# Start of Stored data

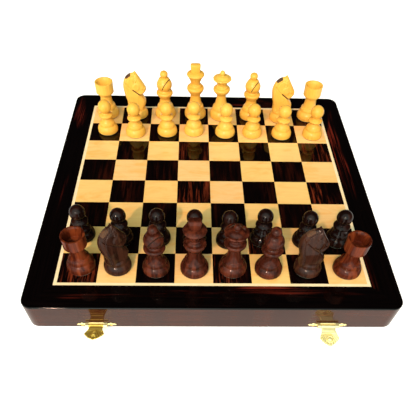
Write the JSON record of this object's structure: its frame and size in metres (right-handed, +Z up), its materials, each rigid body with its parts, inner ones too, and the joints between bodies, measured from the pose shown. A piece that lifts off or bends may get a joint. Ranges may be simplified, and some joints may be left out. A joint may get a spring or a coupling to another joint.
{
  "type": "chess set with folding board",
  "caption": "Wooden chess board that folds at a hinged seam into a felt-lined case with brass shell latches, set up with boxwood and rosewood men.",
  "frame": {"origin": "middle of the seam, in the plane of the rims that the open board rests on", "axes": "+Z up out of the playing surface, +X to the right of the player of the dark men, +Y away from that player"},
  "size_m": [0.3048, 0.3278, 0.0834],
  "materials": {
    "border_veneer": "gloss",
    "wall_rosewood": "gloss",
    "dark_veneer": "gloss",
    "maple_veneer": "gloss",
    "plywood": "matte",
    "steel": "satin",
    "lining_felt": "matte",
    "brass": "polished",
    "boxwood": "satin",
    "dark_rosewood": "gloss"
  },
  "bodies": {
    "front_half": {"front_end_wall": "wall_rosewood", "front_seam_wall": "wall_rosewood", "front_left_wall": "wall_rosewood", "front_right_wall": "wall_rosewood", "front_panel": "plywood", "front_steel_sheet": "steel", "front_lining": "lining_felt", "front_dark_squares": "dark_veneer", "front_maple_inlay": "maple_veneer", "front_border": "border_veneer", "front_hinge_leaves": "brass", "latch_plates": "brass", "front_screws_and_pins": "brass"},
    "back_half": {"back_end_wall": "wall_rosewood", "back_seam_wall": "wall_rosewood", "back_left_wall": "wall_rosewood", "back_right_wall": "wall_rosewood", "back_panel": "plywood", "back_steel_sheet": "steel", "back_lining": "lining_felt", "back_dark_squares": "dark_veneer", "back_maple_inlay": "maple_veneer", "back_border": "border_veneer", "back_hinge_leaves": "brass", "catch_plates": "brass", "back_screws": "brass"},
    "left_hasp_body": {"left_hasp": "brass"},
    "right_hasp_body": {"right_hasp": "brass"},
    "dark_rook_left_body": {"dark_rook_left": "dark_rosewood"},
    "dark_knight_left_body": {"dark_knight_left": "dark_rosewood"},
    "dark_bishop_left_body": {"dark_bishop_left": "dark_rosewood"},
    "dark_king_body": {"dark_king": "dark_rosewood"},
    "dark_queen_body": {"dark_queen": "dark_rosewood"},
    "dark_bishop_right_body": {"dark_bishop_right": "dark_rosewood"},
    "dark_knight_right_body": {"dark_knight_right": "dark_rosewood"},
    "dark_rook_right_body": {"dark_rook_right": "dark_rosewood"},
    "dark_pawn_1_body": {"dark_pawn_1": "dark_rosewood"},
    "dark_pawn_2_body": {"dark_pawn_2": "dark_rosewood"},
    "dark_pawn_3_body": {"dark_pawn_3": "dark_rosewood"},
    "dark_pawn_4_body": {"dark_pawn_4": "dark_rosewood"},
    "dark_pawn_5_body": {"dark_pawn_5": "dark_rosewood"},
    "dark_pawn_6_body": {"dark_pawn_6": "dark_rosewood"},
    "dark_pawn_7_body": {"dark_pawn_7": "dark_rosewood"},
    "dark_pawn_8_body": {"dark_pawn_8": "dark_rosewood"},
    "light_rook_left_body": {"light_rook_left": "boxwood"},
    "light_knight_left_body": {"light_knight_left": "boxwood"},
    "light_bishop_left_body": {"light_bishop_left": "boxwood"},
    "light_king_body": {"light_king": "boxwood"},
    "light_queen_body": {"light_queen": "boxwood"},
    "light_bishop_right_body": {"light_bishop_right": "boxwood"},
    "light_knight_right_body": {"light_knight_right": "boxwood"},
    "light_rook_right_body": {"light_rook_right": "boxwood"},
    "light_pawn_1_body": {"light_pawn_1": "boxwood"},
    "light_pawn_2_body": {"light_pawn_2": "boxwood"},
    "light_pawn_3_body": {"light_pawn_3": "boxwood"},
    "light_pawn_4_body": {"light_pawn_4": "boxwood"},
    "light_pawn_5_body": {"light_pawn_5": "boxwood"},
    "light_pawn_6_body": {"light_pawn_6": "boxwood"},
    "light_pawn_7_body": {"light_pawn_7": "boxwood"},
    "light_pawn_8_body": {"light_pawn_8": "boxwood"}
  },
  "joints": [
    {"name": "fold", "type": "hinge", "parent": "front_half", "child": "back_half", "pos_m": [0, 0, 0], "axis": [-1, 0, 0], "range_deg": [0, 179.9]},
    {"name": "left_hasp_swing", "type": "hinge", "parent": "front_half", "child": "left_hasp_body", "pos_m": [-0.09525, -0.1548, 0.0046], "axis": [1, 0, 0], "range_deg": [-60, 110]},
    {"name": "right_hasp_swing", "type": "hinge", "parent": "front_half", "child": "right_hasp_body", "pos_m": [0.09525, -0.1548, 0.0046], "axis": [1, 0, 0], "range_deg": [-92, 78]},
    {"name": "lift_dark_rook_left", "type": "slide", "parent": "front_half", "child": "dark_rook_left_body", "axis": [0, 0, 1], "range_m": [0, 0.08]},
    {"name": "lift_dark_knight_left", "type": "slide", "parent": "front_half", "child": "dark_knight_left_body", "axis": [0, 0, 1], "range_m": [0, 0.08]},
    {"name": "lift_dark_bishop_left", "type": "slide", "parent": "front_half", "child": "dark_bishop_left_body", "axis": [0, 0, 1], "range_m": [0, 0.08]},
    {"name": "lift_dark_king", "type": "slide", "parent": "front_half", "child": "dark_king_body", "axis": [0, 0, 1], "range_m": [0, 0.08]},
    {"name": "lift_dark_queen", "type": "slide", "parent": "front_half", "child": "dark_queen_body", "axis": [0, 0, 1], "range_m": [0, 0.08]},
    {"name": "lift_dark_bishop_right", "type": "slide", "parent": "front_half", "child": "dark_bishop_right_body", "axis": [0, 0, 1], "range_m": [0, 0.08]},
    {"name": "lift_dark_knight_right", "type": "slide", "parent": "front_half", "child": "dark_knight_right_body", "axis": [0, 0, 1], "range_m": [0, 0.08]},
    {"name": "lift_dark_rook_right", "type": "slide", "parent": "front_half", "child": "dark_rook_right_body", "axis": [0, 0, 1], "range_m": [0, 0.08]},
    {"name": "lift_dark_pawn_1", "type": "slide", "parent": "front_half", "child": "dark_pawn_1_body", "axis": [0, 0, 1], "range_m": [0, 0.08]},
    {"name": "lift_dark_pawn_2", "type": "slide", "parent": "front_half", "child": "dark_pawn_2_body", "axis": [0, 0, 1], "range_m": [0, 0.08]},
    {"name": "lift_dark_pawn_3", "type": "slide", "parent": "front_half", "child": "dark_pawn_3_body", "axis": [0, 0, 1], "range_m": [0, 0.08]},
    {"name": "lift_dark_pawn_4", "type": "slide", "parent": "front_half", "child": "dark_pawn_4_body", "axis": [0, 0, 1], "range_m": [0, 0.08]},
    {"name": "lift_dark_pawn_5", "type": "slide", "parent": "front_half", "child": "dark_pawn_5_body", "axis": [0, 0, 1], "range_m": [0, 0.08]},
    {"name": "lift_dark_pawn_6", "type": "slide", "parent": "front_half", "child": "dark_pawn_6_body", "axis": [0, 0, 1], "range_m": [0, 0.08]},
    {"name": "lift_dark_pawn_7", "type": "slide", "parent": "front_half", "child": "dark_pawn_7_body", "axis": [0, 0, 1], "range_m": [0, 0.08]},
    {"name": "lift_dark_pawn_8", "type": "slide", "parent": "front_half", "child": "dark_pawn_8_body", "axis": [0, 0, 1], "range_m": [0, 0.08]},
    {"name": "lift_light_rook_left", "type": "slide", "parent": "back_half", "child": "light_rook_left_body", "axis": [0, 0, 1], "range_m": [0, 0.08]},
    {"name": "lift_light_knight_left", "type": "slide", "parent": "back_half", "child": "light_knight_left_body", "axis": [0, 0, 1], "range_m": [0, 0.08]},
    {"name": "lift_light_bishop_left", "type": "slide", "parent": "back_half", "child": "light_bishop_left_body", "axis": [0, 0, 1], "range_m": [0, 0.08]},
    {"name": "lift_light_king", "type": "slide", "parent": "back_half", "child": "light_king_body", "axis": [0, 0, 1], "range_m": [0, 0.08]},
    {"name": "lift_light_queen", "type": "slide", "parent": "back_half", "child": "light_queen_body", "axis": [0, 0, 1], "range_m": [0, 0.08]},
    {"name": "lift_light_bishop_right", "type": "slide", "parent": "back_half", "child": "light_bishop_right_body", "axis": [0, 0, 1], "range_m": [0, 0.08]},
    {"name": "lift_light_knight_right", "type": "slide", "parent": "back_half", "child": "light_knight_right_body", "axis": [0, 0, 1], "range_m": [0, 0.08]},
    {"name": "lift_light_rook_right", "type": "slide", "parent": "back_half", "child": "light_rook_right_body", "axis": [0, 0, 1], "range_m": [0, 0.08]},
    {"name": "lift_light_pawn_1", "type": "slide", "parent": "back_half", "child": "light_pawn_1_body", "axis": [0, 0, 1], "range_m": [0, 0.08]},
    {"name": "lift_light_pawn_2", "type": "slide", "parent": "back_half", "child": "light_pawn_2_body", "axis": [0, 0, 1], "range_m": [0, 0.08]},
    {"name": "lift_light_pawn_3", "type": "slide", "parent": "back_half", "child": "light_pawn_3_body", "axis": [0, 0, 1], "range_m": [0, 0.08]},
    {"name": "lift_light_pawn_4", "type": "slide", "parent": "back_half", "child": "light_pawn_4_body", "axis": [0, 0, 1], "range_m": [0, 0.08]},
    {"name": "lift_light_pawn_5", "type": "slide", "parent": "back_half", "child": "light_pawn_5_body", "axis": [0, 0, 1], "range_m": [0, 0.08]},
    {"name": "lift_light_pawn_6", "type": "slide", "parent": "back_half", "child": "light_pawn_6_body", "axis": [0, 0, 1], "range_m": [0, 0.08]},
    {"name": "lift_light_pawn_7", "type": "slide", "parent": "back_half", "child": "light_pawn_7_body", "axis": [0, 0, 1], "range_m": [0, 0.08]},
    {"name": "lift_light_pawn_8", "type": "slide", "parent": "back_half", "child": "light_pawn_8_body", "axis": [0, 0, 1], "range_m": [0, 0.08]}
  ]
}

# End of Stored data

** Task prompt **
For each line in the data above that contains the string "with", extract the line.

** Finished answer **
Write the JSON record of this object's structure: its frame and size in metres (right-handed, +Z up), its materials, each rigid body with its parts, inner ones too, and the joints between bodies, measured from the pose shown. A piece that lifts off or bends may get a joint. Ranges may be simplified, and some joints may be left out. A joint may get a spring or a coupling to another joint.
  "type": "chess set with folding board",
  "caption": "Wooden chess board that folds at a hinged seam into a felt-lined case with brass shell latches, set up with boxwood and rosewood men.",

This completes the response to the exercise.